Distributed manufacturing supply chains shorten lead times
Adopting a distributed manufacturer network of on-shore manufacturing within existing off-shore manufacturing supply chain networks is increasingly becoming a competitive advantage. This is not about an America-first dogma; on-shoring of manufacturing helps regionalize the production for any supply chain. Doing so shortens lead times and helps diversify the supplier base. Distributed manufacturer networks are primarily about developing resilient and sustainable business practices, with the added benefit of reducing emissions associated with the international transportation of raw materials and finished component parts. Working with customers such as Stanley Black & Decker, Partsimony has demonstrated 96 percent cost reductions and 83 percent lead time reductions.
Data-driven recommendations can leverage engineering insights and incentivize use of recycled content
Design and material selection have an outsized impact on the circular impact of products. A poorly designed product may choose hard-to-recycle and fossil fuel-based materials in formats where the materials are intermingled and difficult to separate for recovery — a product William McDonough would call a “monstrous hybrid.” Now, Partsimony’s AI supports hardware companies in testing novel, more sustainable materials and alternative manufacturing methods in products from the very first point of design. Engineers upload their digital designs or CAD files to the platform, and Partsimony is building its AI to read the structural requirements of the component part and potentially recommend materials from recycled content, as well as alternative manufacturing solutions.

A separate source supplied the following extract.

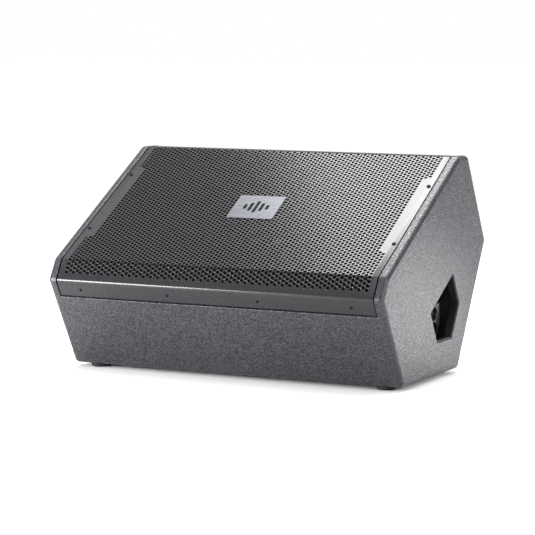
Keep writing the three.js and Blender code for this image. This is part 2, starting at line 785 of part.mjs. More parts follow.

Digital visibility, distributed manufacturer networks and data-driven infrastructures are the circular antidotes to today’s analog and fragile supply chains. The COVID-19 pandemic is not the first black-swan event within this century, and it most certainly will not be the last. Climate-related disasters will continue to upset business-as-usual, just-in-time production and manufacturing. If we want to design more circular products with more socially equitable access, we must also capitalize on the supply chain disruptions in front of us to redesign our supply chain to be more resilient and more circular.